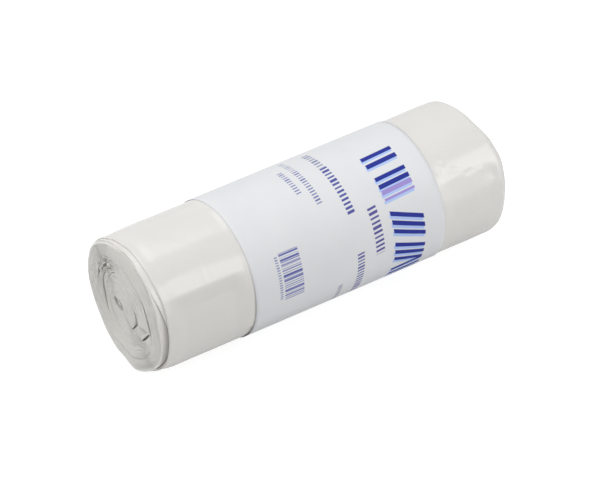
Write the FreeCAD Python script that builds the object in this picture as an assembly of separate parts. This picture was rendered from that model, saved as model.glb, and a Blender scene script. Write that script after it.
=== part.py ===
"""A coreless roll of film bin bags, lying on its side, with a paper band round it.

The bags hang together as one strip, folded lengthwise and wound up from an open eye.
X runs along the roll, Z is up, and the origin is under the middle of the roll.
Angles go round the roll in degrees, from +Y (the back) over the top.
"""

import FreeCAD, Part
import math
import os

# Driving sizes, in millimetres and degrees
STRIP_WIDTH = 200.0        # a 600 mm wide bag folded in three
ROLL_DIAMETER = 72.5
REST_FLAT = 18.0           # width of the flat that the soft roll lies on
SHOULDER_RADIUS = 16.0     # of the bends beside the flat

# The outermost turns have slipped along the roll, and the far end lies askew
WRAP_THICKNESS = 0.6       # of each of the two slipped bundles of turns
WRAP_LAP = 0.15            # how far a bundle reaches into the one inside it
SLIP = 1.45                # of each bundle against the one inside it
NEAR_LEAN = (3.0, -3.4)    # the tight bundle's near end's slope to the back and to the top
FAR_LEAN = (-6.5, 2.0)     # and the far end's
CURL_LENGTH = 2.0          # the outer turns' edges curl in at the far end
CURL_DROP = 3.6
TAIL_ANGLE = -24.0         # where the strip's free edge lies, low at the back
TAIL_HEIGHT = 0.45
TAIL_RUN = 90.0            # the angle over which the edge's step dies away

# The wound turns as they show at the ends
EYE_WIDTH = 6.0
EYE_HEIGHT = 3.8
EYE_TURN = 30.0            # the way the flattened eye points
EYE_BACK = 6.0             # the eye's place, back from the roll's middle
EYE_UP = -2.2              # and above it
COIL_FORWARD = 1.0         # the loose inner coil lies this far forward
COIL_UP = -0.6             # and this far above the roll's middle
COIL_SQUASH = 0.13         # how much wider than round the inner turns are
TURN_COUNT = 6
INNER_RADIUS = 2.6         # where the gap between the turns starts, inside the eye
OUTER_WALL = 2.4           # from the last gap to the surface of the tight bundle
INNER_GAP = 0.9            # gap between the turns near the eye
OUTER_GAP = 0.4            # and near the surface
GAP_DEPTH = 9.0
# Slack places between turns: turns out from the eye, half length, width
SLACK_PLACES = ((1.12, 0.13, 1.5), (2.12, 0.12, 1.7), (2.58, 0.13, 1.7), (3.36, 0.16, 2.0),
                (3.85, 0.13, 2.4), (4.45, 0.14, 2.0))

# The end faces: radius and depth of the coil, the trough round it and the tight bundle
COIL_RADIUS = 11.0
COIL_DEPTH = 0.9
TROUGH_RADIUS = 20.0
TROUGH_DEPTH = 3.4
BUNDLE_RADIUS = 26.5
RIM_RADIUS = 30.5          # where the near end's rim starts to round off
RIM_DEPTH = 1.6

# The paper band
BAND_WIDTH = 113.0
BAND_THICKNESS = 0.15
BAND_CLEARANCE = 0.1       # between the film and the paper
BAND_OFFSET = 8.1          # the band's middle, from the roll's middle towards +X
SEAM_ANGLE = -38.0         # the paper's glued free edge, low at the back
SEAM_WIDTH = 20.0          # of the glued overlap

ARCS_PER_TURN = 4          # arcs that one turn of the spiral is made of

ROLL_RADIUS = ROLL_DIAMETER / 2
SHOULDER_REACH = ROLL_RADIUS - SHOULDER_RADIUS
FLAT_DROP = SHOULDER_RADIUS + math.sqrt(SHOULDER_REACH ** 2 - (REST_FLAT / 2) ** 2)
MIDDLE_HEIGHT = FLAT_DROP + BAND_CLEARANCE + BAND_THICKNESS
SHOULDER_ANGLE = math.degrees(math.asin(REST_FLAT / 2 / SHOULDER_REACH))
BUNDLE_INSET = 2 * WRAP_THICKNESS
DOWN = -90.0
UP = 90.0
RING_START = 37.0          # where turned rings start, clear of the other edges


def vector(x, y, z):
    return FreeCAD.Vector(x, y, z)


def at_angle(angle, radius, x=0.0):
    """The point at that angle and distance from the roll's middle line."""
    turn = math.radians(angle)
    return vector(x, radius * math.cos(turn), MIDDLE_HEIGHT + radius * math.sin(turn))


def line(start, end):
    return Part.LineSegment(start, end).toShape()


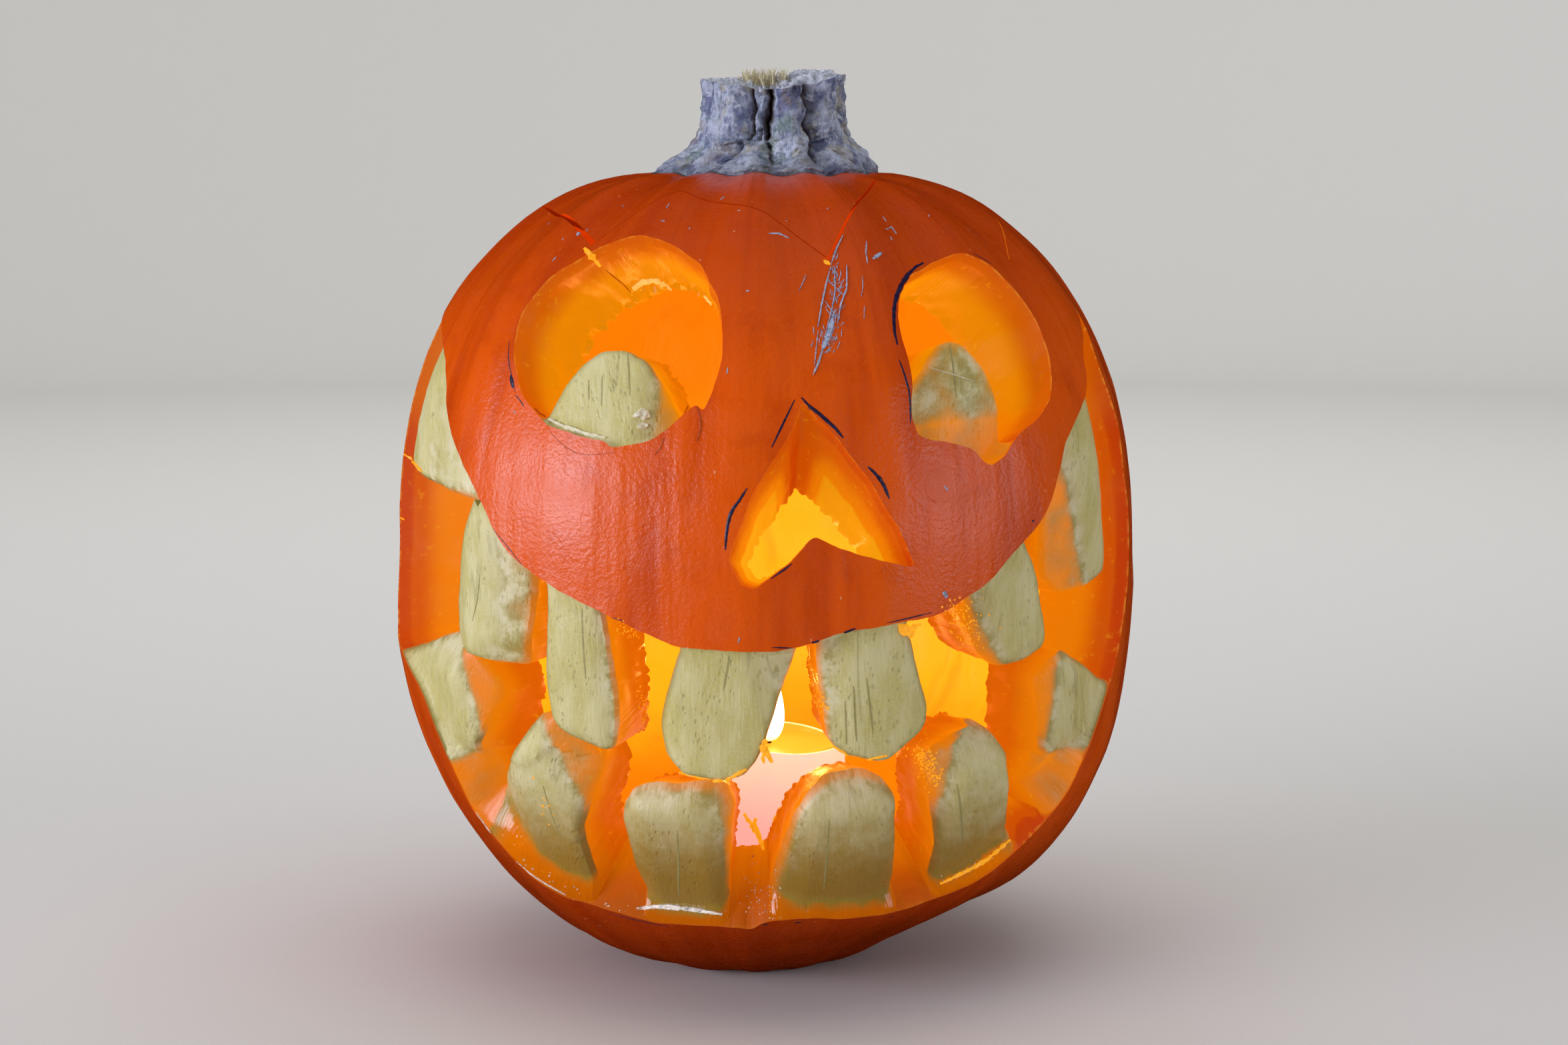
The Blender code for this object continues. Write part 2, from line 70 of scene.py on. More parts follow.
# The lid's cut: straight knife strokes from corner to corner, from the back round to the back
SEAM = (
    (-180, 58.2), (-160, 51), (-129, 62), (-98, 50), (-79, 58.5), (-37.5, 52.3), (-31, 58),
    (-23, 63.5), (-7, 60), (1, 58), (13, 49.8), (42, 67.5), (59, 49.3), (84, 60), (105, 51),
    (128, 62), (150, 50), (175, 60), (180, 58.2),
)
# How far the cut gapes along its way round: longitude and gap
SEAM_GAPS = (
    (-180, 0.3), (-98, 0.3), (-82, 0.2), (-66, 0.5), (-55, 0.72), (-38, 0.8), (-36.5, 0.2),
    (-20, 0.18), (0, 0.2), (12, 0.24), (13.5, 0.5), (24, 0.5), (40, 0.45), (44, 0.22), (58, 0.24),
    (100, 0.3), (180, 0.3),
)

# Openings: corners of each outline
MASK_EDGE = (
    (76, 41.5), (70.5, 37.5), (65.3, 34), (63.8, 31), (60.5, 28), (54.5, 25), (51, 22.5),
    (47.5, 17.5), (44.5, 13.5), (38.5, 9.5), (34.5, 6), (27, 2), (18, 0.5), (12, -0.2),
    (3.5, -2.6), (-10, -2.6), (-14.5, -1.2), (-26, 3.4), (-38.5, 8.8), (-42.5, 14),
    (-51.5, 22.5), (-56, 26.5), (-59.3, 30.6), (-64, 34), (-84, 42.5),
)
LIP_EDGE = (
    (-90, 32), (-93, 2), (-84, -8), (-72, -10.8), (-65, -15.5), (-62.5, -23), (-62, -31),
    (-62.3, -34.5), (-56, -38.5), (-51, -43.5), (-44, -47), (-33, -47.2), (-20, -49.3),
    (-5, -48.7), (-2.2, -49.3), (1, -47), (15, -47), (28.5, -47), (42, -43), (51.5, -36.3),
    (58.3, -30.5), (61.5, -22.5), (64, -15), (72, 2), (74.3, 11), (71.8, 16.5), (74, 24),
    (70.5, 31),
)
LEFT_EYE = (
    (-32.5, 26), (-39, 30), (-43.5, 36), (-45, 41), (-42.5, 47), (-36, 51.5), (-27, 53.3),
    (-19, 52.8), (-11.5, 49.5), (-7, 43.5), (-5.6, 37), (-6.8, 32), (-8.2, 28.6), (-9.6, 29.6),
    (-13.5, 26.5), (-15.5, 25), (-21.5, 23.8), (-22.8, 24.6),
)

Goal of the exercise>
Restate the data above word for word, please.

Task result>
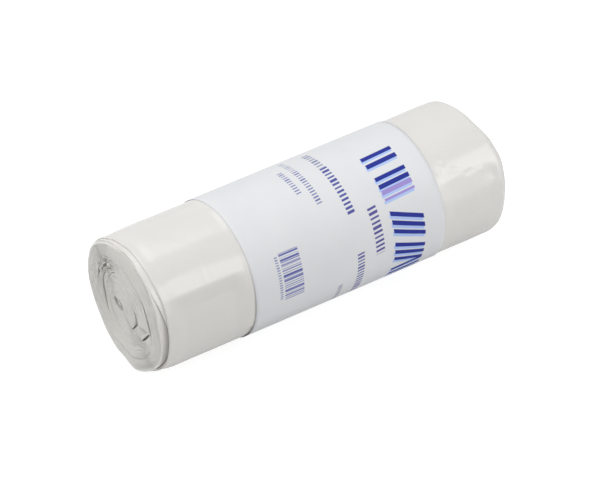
Write the FreeCAD Python script that builds the object in this picture as an assembly of separate parts. This picture was rendered from that model, saved as model.glb, and a Blender scene script. Write that script after it.
=== part.py ===
"""A coreless roll of film bin bags, lying on its side, with a paper band round it.

The bags hang together as one strip, folded lengthwise and wound up from an open eye.
X runs along the roll, Z is up, and the origin is under the middle of the roll.
Angles go round the roll in degrees, from +Y (the back) over the top.
"""

import FreeCAD, Part
import math
import os

# Driving sizes, in millimetres and degrees
STRIP_WIDTH = 200.0        # a 600 mm wide bag folded in three
ROLL_DIAMETER = 72.5
REST_FLAT = 18.0           # width of the flat that the soft roll lies on
SHOULDER_RADIUS = 16.0     # of the bends beside the flat

# The outermost turns have slipped along the roll, and the far end lies askew
WRAP_THICKNESS = 0.6       # of each of the two slipped bundles of turns
WRAP_LAP = 0.15            # how far a bundle reaches into the one inside it
SLIP = 1.45                # of each bundle against the one inside it
NEAR_LEAN = (3.0, -3.4)    # the tight bundle's near end's slope to the back and to the top
FAR_LEAN = (-6.5, 2.0)     # and the far end's
CURL_LENGTH = 2.0          # the outer turns' edges curl in at the far end
CURL_DROP = 3.6
TAIL_ANGLE = -24.0         # where the strip's free edge lies, low at the back
TAIL_HEIGHT = 0.45
TAIL_RUN = 90.0            # the angle over which the edge's step dies away

# The wound turns as they show at the ends
EYE_WIDTH = 6.0
EYE_HEIGHT = 3.8
EYE_TURN = 30.0            # the way the flattened eye points
EYE_BACK = 6.0             # the eye's place, back from the roll's middle
EYE_UP = -2.2              # and above it
COIL_FORWARD = 1.0         # the loose inner coil lies this far forward
COIL_UP = -0.6             # and this far above the roll's middle
COIL_SQUASH = 0.13         # how much wider than round the inner turns are
TURN_COUNT = 6
INNER_RADIUS = 2.6         # where the gap between the turns starts, inside the eye
OUTER_WALL = 2.4           # from the last gap to the surface of the tight bundle
INNER_GAP = 0.9            # gap between the turns near the eye
OUTER_GAP = 0.4            # and near the surface
GAP_DEPTH = 9.0
# Slack places between turns: turns out from the eye, half length, width
SLACK_PLACES = ((1.12, 0.13, 1.5), (2.12, 0.12, 1.7), (2.58, 0.13, 1.7), (3.36, 0.16, 2.0),
                (3.85, 0.13, 2.4), (4.45, 0.14, 2.0))

# The end faces: radius and depth of the coil, the trough round it and the tight bundle
COIL_RADIUS = 11.0
COIL_DEPTH = 0.9
TROUGH_RADIUS = 20.0
TROUGH_DEPTH = 3.4
BUNDLE_RADIUS = 26.5
RIM_RADIUS = 30.5          # where the near end's rim starts to round off
RIM_DEPTH = 1.6

# The paper band
BAND_WIDTH = 113.0
BAND_THICKNESS = 0.15
BAND_CLEARANCE = 0.1       # between the film and the paper
BAND_OFFSET = 8.1          # the band's middle, from the roll's middle towards +X
SEAM_ANGLE = -38.0         # the paper's glued free edge, low at the back
SEAM_WIDTH = 20.0          # of the glued overlap

ARCS_PER_TURN = 4          # arcs that one turn of the spiral is made of

ROLL_RADIUS = ROLL_DIAMETER / 2
SHOULDER_REACH = ROLL_RADIUS - SHOULDER_RADIUS
FLAT_DROP = SHOULDER_RADIUS + math.sqrt(SHOULDER_REACH ** 2 - (REST_FLAT / 2) ** 2)
MIDDLE_HEIGHT = FLAT_DROP + BAND_CLEARANCE + BAND_THICKNESS
SHOULDER_ANGLE = math.degrees(math.asin(REST_FLAT / 2 / SHOULDER_REACH))
BUNDLE_INSET = 2 * WRAP_THICKNESS
DOWN = -90.0
UP = 90.0
RING_START = 37.0          # where turned rings start, clear of the other edges


def vector(x, y, z):
    return FreeCAD.Vector(x, y, z)


def at_angle(angle, radius, x=0.0):
    """The point at that angle and distance from the roll's middle line."""
    turn = math.radians(angle)
    return vector(x, radius * math.cos(turn), MIDDLE_HEIGHT + radius * math.sin(turn))


def line(start, end):
    return Part.LineSegment(start, end).toShape()


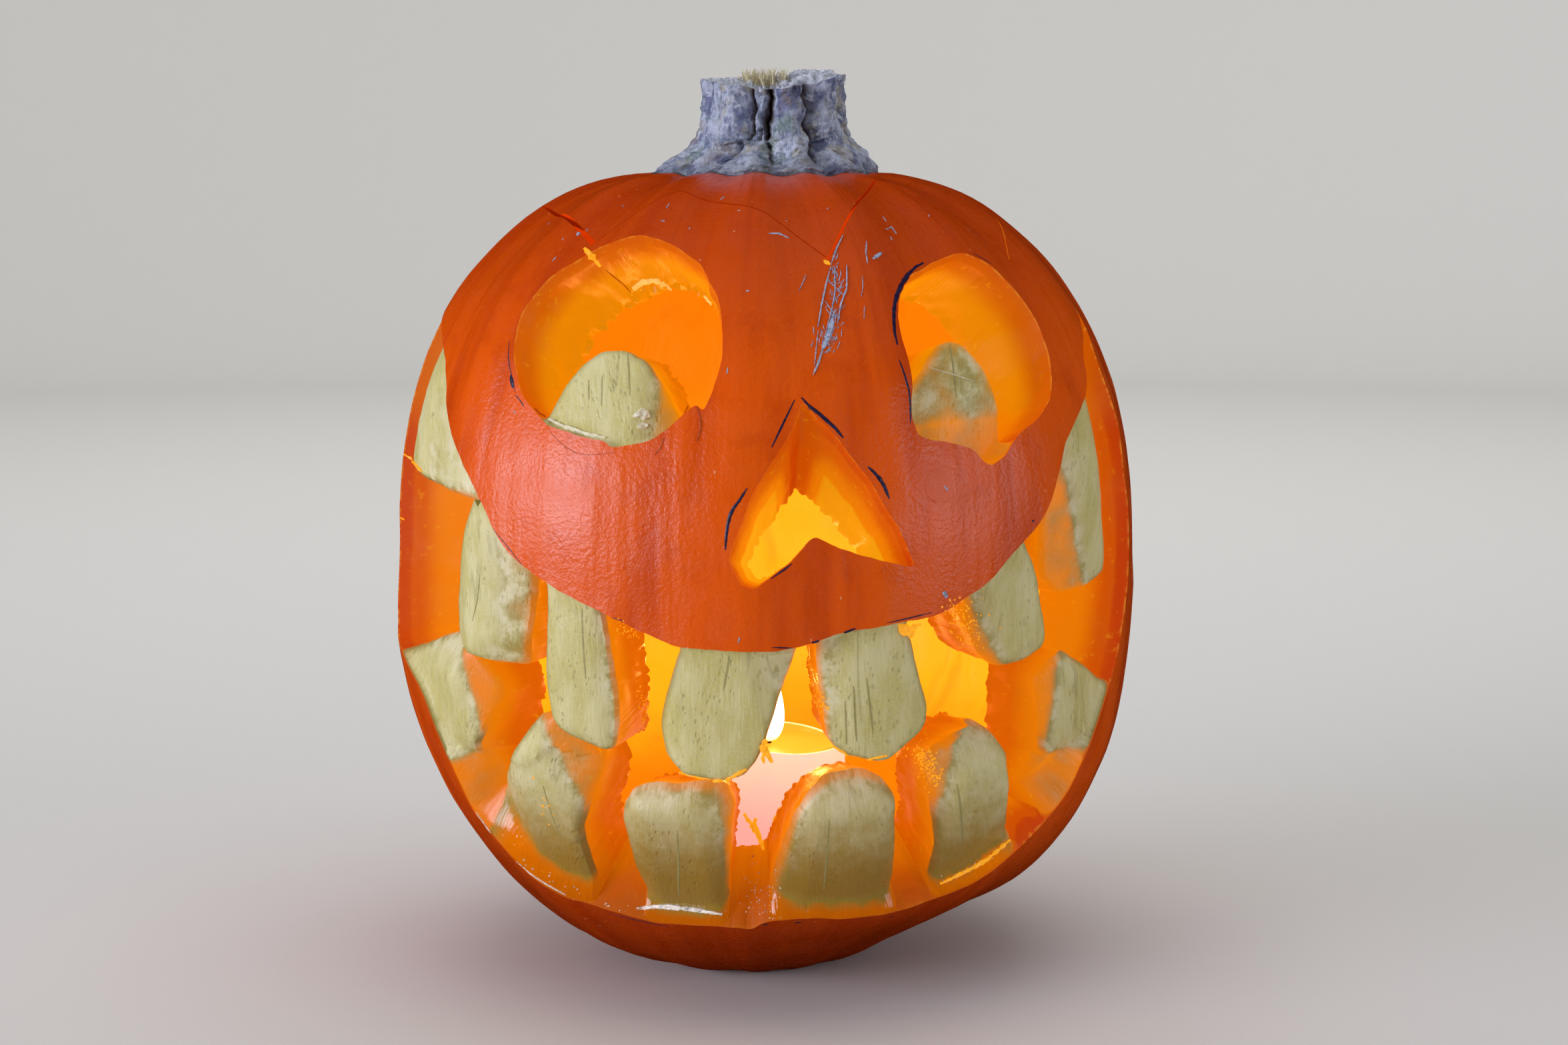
The Blender code for this object continues. Write part 2, from line 70 of scene.py on. More parts follow.
# The lid's cut: straight knife strokes from corner to corner, from the back round to the back
SEAM = (
    (-180, 58.2), (-160, 51), (-129, 62), (-98, 50), (-79, 58.5), (-37.5, 52.3), (-31, 58),
    (-23, 63.5), (-7, 60), (1, 58), (13, 49.8), (42, 67.5), (59, 49.3), (84, 60), (105, 51),
    (128, 62), (150, 50), (175, 60), (180, 58.2),
)
# How far the cut gapes along its way round: longitude and gap
SEAM_GAPS = (
    (-180, 0.3), (-98, 0.3), (-82, 0.2), (-66, 0.5), (-55, 0.72), (-38, 0.8), (-36.5, 0.2),
    (-20, 0.18), (0, 0.2), (12, 0.24), (13.5, 0.5), (24, 0.5), (40, 0.45), (44, 0.22), (58, 0.24),
    (100, 0.3), (180, 0.3),
)

# Openings: corners of each outline
MASK_EDGE = (
    (76, 41.5), (70.5, 37.5), (65.3, 34), (63.8, 31), (60.5, 28), (54.5, 25), (51, 22.5),
    (47.5, 17.5), (44.5, 13.5), (38.5, 9.5), (34.5, 6), (27, 2), (18, 0.5), (12, -0.2),
    (3.5, -2.6), (-10, -2.6), (-14.5, -1.2), (-26, 3.4), (-38.5, 8.8), (-42.5, 14),
    (-51.5, 22.5), (-56, 26.5), (-59.3, 30.6), (-64, 34), (-84, 42.5),
)
LIP_EDGE = (
    (-90, 32), (-93, 2), (-84, -8), (-72, -10.8), (-65, -15.5), (-62.5, -23), (-62, -31),
    (-62.3, -34.5), (-56, -38.5), (-51, -43.5), (-44, -47), (-33, -47.2), (-20, -49.3),
    (-5, -48.7), (-2.2, -49.3), (1, -47), (15, -47), (28.5, -47), (42, -43), (51.5, -36.3),
    (58.3, -30.5), (61.5, -22.5), (64, -15), (72, 2), (74.3, 11), (71.8, 16.5), (74, 24),
    (70.5, 31),
)
LEFT_EYE = (
    (-32.5, 26), (-39, 30), (-43.5, 36), (-45, 41), (-42.5, 47), (-36, 51.5), (-27, 53.3),
    (-19, 52.8), (-11.5, 49.5), (-7, 43.5), (-5.6, 37), (-6.8, 32), (-8.2, 28.6), (-9.6, 29.6),
    (-13.5, 26.5), (-15.5, 25), (-21.5, 23.8), (-22.8, 24.6),
)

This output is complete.